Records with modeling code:
╔══

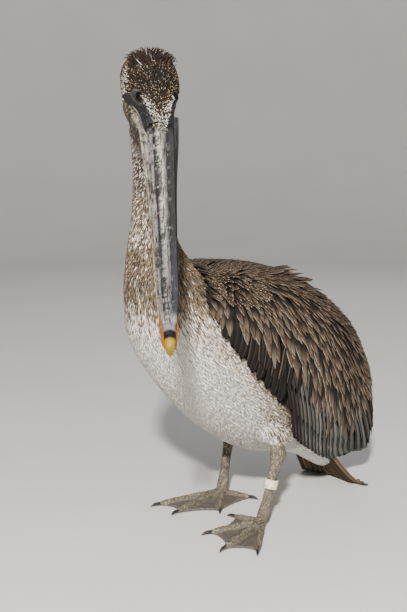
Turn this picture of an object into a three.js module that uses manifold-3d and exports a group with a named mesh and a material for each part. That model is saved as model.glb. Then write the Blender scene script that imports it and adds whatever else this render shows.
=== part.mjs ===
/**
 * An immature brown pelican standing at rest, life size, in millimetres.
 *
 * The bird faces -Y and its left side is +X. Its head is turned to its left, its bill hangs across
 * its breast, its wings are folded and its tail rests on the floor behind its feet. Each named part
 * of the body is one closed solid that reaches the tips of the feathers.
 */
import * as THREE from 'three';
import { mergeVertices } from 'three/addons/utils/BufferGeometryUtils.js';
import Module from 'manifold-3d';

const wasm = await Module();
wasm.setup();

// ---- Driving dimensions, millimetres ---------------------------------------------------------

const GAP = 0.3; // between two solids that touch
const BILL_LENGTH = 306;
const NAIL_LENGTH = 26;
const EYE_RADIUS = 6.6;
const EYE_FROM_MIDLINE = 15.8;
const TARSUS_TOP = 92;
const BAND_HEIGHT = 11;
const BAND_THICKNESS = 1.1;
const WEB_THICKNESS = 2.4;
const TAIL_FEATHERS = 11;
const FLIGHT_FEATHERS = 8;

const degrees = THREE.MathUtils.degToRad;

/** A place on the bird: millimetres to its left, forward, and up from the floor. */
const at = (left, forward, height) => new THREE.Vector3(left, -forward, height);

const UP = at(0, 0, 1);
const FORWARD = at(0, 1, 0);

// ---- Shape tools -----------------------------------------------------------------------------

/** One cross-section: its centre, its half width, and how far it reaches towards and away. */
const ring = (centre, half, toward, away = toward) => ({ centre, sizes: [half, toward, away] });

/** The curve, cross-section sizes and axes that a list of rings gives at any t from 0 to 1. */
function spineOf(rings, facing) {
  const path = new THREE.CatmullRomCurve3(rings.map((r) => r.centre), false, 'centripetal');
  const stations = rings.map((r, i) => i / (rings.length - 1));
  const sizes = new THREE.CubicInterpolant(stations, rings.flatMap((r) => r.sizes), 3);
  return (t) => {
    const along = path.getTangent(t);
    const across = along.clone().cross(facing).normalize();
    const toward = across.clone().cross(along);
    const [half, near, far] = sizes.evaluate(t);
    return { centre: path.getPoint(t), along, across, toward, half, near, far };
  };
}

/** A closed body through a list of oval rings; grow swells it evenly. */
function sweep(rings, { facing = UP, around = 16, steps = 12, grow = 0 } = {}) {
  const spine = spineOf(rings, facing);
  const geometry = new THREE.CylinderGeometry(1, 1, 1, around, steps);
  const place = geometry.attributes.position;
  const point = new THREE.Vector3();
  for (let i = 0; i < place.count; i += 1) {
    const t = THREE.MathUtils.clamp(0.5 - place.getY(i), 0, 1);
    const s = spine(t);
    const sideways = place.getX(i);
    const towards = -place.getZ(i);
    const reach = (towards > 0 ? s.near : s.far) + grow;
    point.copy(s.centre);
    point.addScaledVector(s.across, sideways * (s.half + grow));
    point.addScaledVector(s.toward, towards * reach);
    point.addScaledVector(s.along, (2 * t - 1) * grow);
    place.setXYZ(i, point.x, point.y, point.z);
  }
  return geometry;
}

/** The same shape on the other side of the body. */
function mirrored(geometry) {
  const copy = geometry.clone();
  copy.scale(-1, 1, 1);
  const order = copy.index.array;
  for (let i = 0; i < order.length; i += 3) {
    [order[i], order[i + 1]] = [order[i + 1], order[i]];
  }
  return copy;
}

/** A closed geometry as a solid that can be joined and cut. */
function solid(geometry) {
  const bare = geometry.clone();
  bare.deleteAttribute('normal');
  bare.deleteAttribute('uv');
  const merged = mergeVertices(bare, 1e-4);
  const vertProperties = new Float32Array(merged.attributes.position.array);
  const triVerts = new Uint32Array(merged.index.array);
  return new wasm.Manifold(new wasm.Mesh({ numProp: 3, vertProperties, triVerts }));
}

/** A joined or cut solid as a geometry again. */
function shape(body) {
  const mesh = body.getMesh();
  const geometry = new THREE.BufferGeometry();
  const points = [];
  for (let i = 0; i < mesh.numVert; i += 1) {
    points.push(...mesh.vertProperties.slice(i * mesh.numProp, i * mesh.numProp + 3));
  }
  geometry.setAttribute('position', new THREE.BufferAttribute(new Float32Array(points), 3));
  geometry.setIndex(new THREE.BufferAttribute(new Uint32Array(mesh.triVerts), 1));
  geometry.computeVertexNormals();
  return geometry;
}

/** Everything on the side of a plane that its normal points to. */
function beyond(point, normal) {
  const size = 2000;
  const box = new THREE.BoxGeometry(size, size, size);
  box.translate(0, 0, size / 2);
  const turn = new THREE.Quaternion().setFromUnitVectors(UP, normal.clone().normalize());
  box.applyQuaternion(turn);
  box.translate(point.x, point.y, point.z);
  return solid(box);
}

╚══
╔══

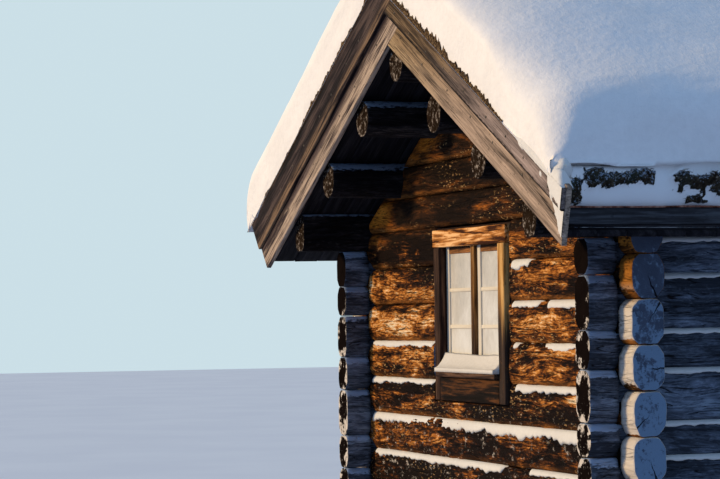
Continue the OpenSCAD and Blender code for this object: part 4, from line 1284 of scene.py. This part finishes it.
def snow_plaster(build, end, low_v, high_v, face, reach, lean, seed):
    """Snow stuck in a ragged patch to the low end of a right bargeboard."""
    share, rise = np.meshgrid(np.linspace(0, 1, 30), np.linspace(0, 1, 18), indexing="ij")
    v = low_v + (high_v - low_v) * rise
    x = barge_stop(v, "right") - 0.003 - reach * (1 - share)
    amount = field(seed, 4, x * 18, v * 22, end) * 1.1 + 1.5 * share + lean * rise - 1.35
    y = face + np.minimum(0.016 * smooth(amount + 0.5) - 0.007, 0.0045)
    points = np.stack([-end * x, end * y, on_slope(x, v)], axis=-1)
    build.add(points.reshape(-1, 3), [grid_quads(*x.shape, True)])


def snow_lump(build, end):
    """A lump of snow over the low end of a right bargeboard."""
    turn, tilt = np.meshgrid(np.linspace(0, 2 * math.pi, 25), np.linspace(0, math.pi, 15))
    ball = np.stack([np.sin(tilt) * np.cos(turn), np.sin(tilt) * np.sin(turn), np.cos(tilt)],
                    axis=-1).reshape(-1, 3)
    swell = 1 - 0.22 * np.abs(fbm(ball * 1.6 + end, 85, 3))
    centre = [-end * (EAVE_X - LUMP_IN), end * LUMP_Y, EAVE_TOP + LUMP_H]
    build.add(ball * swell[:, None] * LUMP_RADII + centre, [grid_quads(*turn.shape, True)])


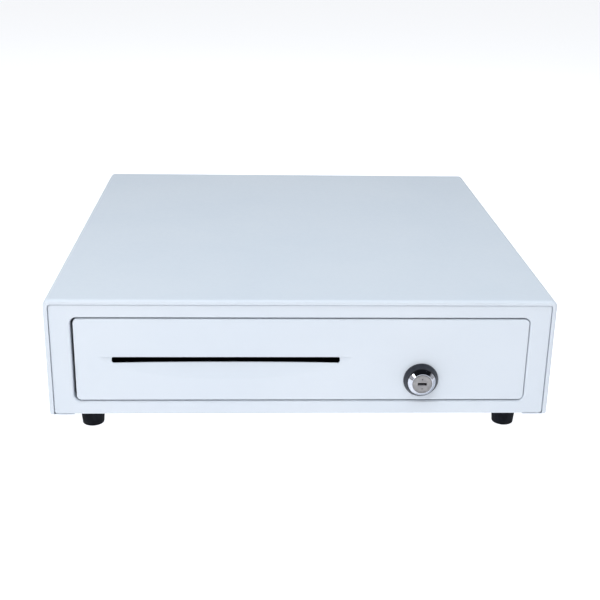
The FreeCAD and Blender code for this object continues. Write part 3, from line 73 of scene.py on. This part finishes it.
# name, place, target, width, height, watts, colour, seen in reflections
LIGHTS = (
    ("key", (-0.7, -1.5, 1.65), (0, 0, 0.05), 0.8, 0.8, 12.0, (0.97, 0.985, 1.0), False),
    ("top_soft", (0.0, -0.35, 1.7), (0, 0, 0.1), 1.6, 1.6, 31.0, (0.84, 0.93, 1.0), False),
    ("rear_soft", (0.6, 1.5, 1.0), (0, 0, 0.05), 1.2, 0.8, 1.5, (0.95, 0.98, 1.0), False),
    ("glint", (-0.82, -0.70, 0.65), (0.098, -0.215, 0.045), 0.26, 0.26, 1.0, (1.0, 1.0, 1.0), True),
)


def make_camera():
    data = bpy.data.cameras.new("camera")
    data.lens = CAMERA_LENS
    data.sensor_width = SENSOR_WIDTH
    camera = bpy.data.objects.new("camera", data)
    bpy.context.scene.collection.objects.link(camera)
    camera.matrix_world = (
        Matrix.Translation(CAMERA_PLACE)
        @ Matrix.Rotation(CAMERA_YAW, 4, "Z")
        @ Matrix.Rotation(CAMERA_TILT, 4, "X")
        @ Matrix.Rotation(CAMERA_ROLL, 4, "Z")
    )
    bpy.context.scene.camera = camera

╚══

### Stated problem
Taking the material above, extract exactly and only the lines from the line with "Continue the OpenSCAD" to the line with "build.add(points.reshape(-1, 3), [grid_quads(*x.shape, True)])", inclusive of both.

### Response to the task
Continue the OpenSCAD and Blender code for this object: part 4, from line 1284 of scene.py. This part finishes it.
def snow_plaster(build, end, low_v, high_v, face, reach, lean, seed):
    """Snow stuck in a ragged patch to the low end of a right bargeboard."""
    share, rise = np.meshgrid(np.linspace(0, 1, 30), np.linspace(0, 1, 18), indexing="ij")
    v = low_v + (high_v - low_v) * rise
    x = barge_stop(v, "right") - 0.003 - reach * (1 - share)
    amount = field(seed, 4, x * 18, v * 22, end) * 1.1 + 1.5 * share + lean * rise - 1.35
    y = face + np.minimum(0.016 * smooth(amount + 0.5) - 0.007, 0.0045)
    points = np.stack([-end * x, end * y, on_slope(x, v)], axis=-1)
    build.add(points.reshape(-1, 3), [grid_quads(*x.shape, True)])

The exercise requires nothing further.